=== RECORDS SHOWN ===
┌──
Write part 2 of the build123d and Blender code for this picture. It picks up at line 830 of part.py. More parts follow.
└──
┌──
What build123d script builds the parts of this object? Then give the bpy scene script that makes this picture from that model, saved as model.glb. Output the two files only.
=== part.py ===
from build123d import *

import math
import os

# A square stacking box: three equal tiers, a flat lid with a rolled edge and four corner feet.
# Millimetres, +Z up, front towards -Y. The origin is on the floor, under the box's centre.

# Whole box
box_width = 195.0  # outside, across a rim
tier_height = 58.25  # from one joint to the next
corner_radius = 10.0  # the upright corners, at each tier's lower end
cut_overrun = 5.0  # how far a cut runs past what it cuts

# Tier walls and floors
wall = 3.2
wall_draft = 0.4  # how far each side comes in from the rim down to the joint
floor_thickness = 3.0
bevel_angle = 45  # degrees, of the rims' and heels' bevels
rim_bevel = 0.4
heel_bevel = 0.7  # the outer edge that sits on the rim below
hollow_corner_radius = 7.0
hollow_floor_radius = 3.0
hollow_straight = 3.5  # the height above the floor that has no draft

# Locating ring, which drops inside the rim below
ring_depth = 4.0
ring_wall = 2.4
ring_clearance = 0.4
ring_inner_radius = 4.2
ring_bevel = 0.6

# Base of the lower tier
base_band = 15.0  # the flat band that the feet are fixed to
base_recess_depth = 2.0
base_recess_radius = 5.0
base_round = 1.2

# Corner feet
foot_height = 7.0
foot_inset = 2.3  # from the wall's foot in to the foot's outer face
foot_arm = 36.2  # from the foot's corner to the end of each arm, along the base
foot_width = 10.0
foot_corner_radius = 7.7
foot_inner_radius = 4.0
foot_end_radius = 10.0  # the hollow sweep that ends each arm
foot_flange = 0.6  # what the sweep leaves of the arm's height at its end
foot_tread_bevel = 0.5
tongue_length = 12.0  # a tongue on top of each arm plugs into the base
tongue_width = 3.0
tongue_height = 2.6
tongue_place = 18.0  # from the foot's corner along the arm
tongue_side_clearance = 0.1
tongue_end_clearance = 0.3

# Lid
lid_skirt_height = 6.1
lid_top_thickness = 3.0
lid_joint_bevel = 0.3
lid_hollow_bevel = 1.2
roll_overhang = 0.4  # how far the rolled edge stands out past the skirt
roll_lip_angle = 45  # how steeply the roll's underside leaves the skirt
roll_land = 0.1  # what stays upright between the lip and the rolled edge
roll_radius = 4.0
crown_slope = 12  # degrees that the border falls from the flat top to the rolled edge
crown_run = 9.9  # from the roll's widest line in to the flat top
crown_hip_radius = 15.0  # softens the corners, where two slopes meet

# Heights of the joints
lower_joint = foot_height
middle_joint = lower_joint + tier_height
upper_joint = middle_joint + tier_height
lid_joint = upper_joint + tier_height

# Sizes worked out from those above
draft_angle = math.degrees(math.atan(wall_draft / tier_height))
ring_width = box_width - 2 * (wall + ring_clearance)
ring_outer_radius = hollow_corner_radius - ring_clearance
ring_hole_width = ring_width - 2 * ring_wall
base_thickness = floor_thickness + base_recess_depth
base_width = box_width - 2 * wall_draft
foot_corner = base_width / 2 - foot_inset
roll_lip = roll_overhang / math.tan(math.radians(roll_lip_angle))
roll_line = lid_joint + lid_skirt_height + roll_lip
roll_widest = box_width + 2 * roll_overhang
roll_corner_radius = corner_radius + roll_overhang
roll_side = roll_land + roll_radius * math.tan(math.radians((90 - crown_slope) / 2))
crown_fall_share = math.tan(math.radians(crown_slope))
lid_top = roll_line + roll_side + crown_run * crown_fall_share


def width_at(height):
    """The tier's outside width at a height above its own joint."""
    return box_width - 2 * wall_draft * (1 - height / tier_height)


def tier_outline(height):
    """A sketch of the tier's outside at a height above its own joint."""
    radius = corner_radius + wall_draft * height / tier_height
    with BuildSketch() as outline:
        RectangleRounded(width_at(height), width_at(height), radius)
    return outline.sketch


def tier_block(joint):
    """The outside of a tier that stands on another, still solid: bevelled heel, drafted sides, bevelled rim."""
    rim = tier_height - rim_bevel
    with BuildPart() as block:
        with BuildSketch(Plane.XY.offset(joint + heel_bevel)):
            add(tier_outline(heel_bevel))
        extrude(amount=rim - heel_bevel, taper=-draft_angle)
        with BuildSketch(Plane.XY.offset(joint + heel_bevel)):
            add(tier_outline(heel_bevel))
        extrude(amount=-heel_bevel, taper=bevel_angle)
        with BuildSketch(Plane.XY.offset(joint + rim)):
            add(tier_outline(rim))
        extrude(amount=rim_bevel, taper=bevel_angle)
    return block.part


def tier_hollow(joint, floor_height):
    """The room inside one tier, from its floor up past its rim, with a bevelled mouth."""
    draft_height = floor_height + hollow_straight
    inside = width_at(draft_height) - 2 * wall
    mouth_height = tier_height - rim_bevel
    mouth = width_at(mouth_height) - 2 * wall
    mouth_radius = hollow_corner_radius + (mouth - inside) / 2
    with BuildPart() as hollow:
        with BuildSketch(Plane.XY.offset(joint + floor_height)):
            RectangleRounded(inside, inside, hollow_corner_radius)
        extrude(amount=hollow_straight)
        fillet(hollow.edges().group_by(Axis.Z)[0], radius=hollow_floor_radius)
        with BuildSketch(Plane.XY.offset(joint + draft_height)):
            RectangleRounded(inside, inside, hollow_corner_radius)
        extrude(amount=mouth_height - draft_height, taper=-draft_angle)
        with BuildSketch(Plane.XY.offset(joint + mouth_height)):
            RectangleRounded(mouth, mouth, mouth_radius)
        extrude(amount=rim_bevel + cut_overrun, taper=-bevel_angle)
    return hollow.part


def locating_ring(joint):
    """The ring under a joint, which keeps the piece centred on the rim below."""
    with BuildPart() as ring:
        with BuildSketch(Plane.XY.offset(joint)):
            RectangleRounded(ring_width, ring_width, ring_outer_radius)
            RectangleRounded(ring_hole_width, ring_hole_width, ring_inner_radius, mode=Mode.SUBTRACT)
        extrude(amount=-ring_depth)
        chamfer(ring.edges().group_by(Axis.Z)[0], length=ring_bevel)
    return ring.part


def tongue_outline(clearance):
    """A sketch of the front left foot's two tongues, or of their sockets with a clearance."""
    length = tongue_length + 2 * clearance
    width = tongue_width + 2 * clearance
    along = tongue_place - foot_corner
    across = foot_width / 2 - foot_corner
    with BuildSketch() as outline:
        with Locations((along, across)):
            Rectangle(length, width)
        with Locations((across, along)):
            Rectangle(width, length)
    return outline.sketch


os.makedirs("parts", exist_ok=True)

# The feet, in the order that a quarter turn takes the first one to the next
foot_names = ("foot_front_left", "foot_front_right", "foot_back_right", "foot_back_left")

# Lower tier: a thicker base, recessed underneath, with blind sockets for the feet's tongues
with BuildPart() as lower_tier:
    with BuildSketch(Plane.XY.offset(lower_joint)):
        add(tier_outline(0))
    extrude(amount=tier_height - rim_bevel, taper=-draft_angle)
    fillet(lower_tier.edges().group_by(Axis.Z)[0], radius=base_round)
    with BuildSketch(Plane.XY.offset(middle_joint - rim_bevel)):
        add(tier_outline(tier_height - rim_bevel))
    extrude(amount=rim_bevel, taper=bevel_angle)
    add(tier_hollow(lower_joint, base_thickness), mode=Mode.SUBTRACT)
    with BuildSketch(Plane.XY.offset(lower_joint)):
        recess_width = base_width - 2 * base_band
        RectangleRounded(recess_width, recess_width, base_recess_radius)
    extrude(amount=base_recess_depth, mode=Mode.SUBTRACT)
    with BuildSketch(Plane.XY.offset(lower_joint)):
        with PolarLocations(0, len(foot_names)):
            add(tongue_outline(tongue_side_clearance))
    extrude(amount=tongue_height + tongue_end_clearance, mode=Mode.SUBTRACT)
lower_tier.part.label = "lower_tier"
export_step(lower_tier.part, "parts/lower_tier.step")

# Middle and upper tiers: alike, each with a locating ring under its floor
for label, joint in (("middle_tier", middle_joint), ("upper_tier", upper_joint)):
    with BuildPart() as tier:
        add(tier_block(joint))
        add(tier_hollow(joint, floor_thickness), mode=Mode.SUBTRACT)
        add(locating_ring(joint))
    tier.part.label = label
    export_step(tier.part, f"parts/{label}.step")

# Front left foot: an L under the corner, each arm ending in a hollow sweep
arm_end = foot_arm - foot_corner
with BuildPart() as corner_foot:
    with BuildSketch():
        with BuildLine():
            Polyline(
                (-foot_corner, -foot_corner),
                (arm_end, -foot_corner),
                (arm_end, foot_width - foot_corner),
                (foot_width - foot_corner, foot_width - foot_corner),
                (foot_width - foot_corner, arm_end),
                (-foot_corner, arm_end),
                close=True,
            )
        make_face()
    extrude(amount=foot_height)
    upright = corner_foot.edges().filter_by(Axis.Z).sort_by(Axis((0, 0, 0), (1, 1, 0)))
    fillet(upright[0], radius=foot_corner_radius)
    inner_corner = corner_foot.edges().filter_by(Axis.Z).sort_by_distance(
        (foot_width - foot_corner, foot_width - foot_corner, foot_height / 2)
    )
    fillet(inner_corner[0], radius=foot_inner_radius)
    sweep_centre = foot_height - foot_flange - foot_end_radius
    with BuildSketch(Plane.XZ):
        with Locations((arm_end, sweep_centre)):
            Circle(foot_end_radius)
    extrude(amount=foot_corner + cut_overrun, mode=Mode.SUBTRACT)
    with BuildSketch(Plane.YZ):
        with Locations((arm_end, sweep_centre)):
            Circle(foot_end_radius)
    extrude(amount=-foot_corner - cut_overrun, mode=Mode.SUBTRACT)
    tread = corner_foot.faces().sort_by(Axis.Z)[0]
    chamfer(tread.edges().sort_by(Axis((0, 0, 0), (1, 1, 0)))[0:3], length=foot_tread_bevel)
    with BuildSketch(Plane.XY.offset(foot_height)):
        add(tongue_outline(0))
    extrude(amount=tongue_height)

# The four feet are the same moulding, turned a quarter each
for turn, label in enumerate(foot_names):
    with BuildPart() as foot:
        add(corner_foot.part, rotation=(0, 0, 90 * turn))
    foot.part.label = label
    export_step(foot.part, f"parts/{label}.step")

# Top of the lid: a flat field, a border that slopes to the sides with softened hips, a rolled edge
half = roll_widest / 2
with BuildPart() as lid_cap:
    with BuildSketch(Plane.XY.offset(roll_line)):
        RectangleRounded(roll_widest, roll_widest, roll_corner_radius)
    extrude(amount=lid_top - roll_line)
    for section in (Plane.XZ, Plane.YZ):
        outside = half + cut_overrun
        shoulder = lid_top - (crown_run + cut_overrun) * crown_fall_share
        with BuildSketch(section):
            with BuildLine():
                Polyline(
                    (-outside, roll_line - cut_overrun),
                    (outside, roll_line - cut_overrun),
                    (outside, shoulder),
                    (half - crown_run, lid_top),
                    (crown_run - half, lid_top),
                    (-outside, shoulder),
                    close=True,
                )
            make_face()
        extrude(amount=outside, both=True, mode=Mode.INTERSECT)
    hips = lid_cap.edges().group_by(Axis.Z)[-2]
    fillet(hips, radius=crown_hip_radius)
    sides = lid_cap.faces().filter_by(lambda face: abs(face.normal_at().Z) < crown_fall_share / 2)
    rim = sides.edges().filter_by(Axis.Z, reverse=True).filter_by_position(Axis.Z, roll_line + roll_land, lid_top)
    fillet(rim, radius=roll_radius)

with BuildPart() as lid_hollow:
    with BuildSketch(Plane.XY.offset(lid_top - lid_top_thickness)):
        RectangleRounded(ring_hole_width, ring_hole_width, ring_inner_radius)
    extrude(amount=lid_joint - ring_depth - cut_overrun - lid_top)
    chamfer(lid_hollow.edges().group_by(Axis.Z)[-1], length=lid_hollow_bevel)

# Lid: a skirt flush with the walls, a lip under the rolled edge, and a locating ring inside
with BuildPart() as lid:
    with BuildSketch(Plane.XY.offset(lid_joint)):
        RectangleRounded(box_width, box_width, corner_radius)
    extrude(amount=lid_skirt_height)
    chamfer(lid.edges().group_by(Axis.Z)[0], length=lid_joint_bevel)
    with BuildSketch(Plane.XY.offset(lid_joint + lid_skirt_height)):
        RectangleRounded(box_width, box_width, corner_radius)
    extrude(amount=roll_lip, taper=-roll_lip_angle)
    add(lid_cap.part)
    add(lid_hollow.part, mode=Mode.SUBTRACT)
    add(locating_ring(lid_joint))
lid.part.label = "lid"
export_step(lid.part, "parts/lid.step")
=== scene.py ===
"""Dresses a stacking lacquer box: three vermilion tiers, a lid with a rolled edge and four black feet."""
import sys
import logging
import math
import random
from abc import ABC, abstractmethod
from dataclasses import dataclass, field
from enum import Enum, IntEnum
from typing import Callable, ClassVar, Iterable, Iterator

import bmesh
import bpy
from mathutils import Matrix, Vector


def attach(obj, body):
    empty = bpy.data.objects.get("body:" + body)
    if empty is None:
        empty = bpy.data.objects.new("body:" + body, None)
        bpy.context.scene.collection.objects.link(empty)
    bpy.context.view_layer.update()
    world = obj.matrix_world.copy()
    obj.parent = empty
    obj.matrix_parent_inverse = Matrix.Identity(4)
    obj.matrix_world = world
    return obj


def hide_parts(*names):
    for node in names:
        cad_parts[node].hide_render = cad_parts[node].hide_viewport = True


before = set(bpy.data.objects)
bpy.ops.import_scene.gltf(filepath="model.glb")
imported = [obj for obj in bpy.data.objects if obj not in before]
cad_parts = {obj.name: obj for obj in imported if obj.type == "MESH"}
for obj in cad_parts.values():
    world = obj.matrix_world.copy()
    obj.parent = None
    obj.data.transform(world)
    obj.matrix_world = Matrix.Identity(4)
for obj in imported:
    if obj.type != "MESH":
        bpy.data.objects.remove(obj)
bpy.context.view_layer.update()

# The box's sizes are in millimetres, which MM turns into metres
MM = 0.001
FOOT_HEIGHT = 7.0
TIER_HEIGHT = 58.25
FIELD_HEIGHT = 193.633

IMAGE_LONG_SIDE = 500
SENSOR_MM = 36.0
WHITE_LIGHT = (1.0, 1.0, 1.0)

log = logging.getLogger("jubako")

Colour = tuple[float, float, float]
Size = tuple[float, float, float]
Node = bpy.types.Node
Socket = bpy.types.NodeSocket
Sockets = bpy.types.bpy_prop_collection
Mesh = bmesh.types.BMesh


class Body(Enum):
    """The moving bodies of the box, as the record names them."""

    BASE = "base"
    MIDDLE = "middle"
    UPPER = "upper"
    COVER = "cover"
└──
=== WRITTEN REQUEST ===
Write out each line exactly as it appears, from the line with "obj.matrix_parent_inverse = Matrix.Identity(4)" up to and including the line with "imported = [obj".

=== EXERCISE SOLUTION ===
    obj.matrix_parent_inverse = Matrix.Identity(4)
    obj.matrix_world = world
    return obj


def hide_parts(*names):
    for node in names:
        cad_parts[node].hide_render = cad_parts[node].hide_viewport = True


before = set(bpy.data.objects)
bpy.ops.import_scene.gltf(filepath="model.glb")
imported = [obj for obj in bpy.data.objects if obj not in before]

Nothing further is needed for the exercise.